6. Applications and Future Directions

Visuomotor Control and Robotics: The framework naturally extends to complex tasks including high-dimensional manipulation, dynamic adaptation in non-stationary environments, and problems requiring multi-stage, long-horizon planning (Baveja, 31 Mar 2025, Wang et al., 20 Nov 2024).
Image and Motion Generation: Denoising diffusion policy optimization principles have inspired advances in guided image synthesis (using per-pixel or per-step rewards), motion editing through latent optimization, and alignment with human or aesthetic preferences (Kordzanganeh et al., 5 Apr 2024, Karunratanakul et al., 2023, Zhang et al., 18 Nov 2024).
Hybrid Learning-Optimization Approaches: Interleaving offline learning of primitives with online constrained diffusion optimization enables zero-shot adaptation, high task generalization, and sample-efficient transfer (Yao et al., 21 Feb 2025).
Reinforcement Learning Extensions: Ongoing directions include integration with advanced RL (e.g., Q-learning, actor-critic, online score matching), enhanced exploration via noise scheduling, manifold-guided adaptation, and deployment in data-scarce or highly dynamic regimes (Ma et al., 1 Feb 2025, Ren et al., 1 Sep 2024).
Resource-Constrained Inference: Real-time iteration schemes and streaming/chunkwise execution relax computational demands, supporting deployment on systems with stringent latency or compute limitations (Duan et al., 7 Aug 2025, Yu et al., 9 Aug 2025).

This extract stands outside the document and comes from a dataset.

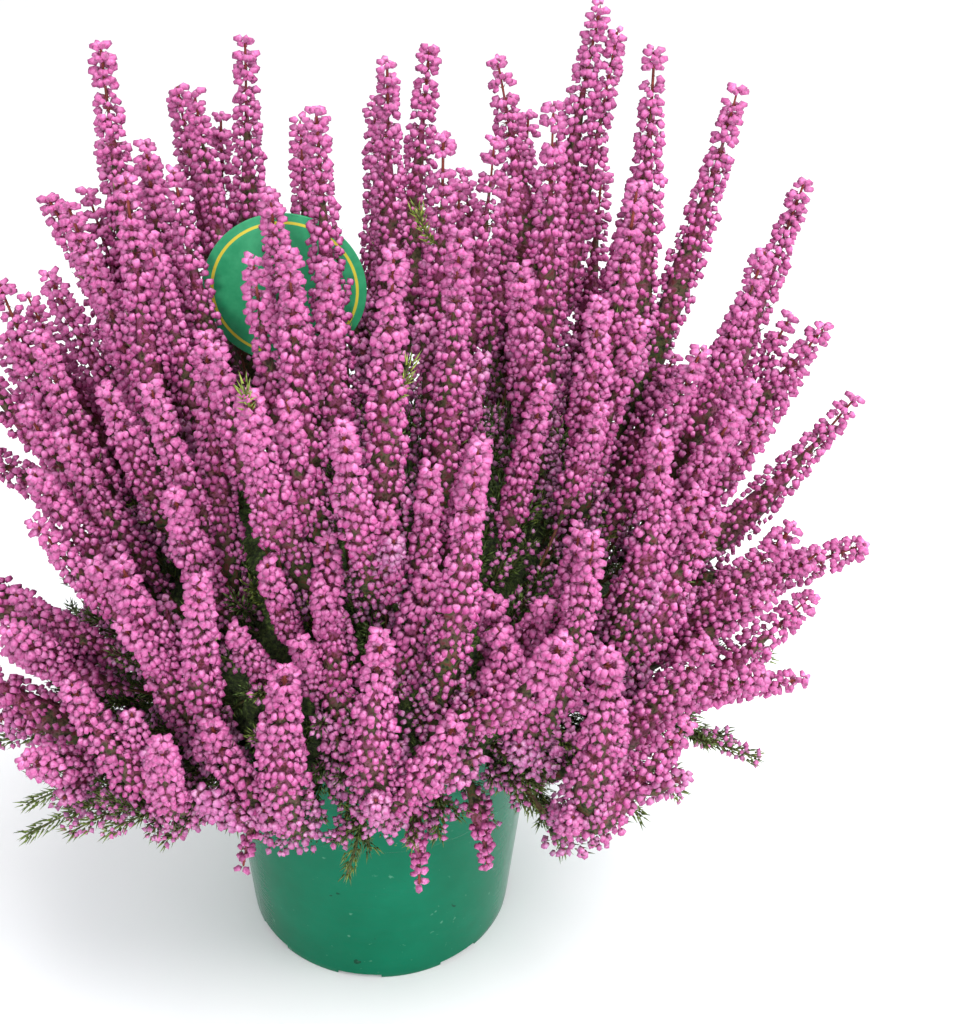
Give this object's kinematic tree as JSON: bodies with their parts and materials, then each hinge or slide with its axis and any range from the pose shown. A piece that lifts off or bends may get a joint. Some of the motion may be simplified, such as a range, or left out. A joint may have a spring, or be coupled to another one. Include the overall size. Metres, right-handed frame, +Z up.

The denoising diffusion policy optimization paradigm, grounded in iterative conditional score-based refinement, has established new state-of-the-art performance in imitation learning, offline and online RL, and real-world robotic manipulation. Its distinctive strengths in modeling multi-modal action landscapes, temporal structure, and adaptability have enabled advances in both efficiency and physical robustness. Active research is scaling these foundations across faster inference, richer conditioning, integration with hybrid optimization techniques, and practical deployment in challenging environmental settings.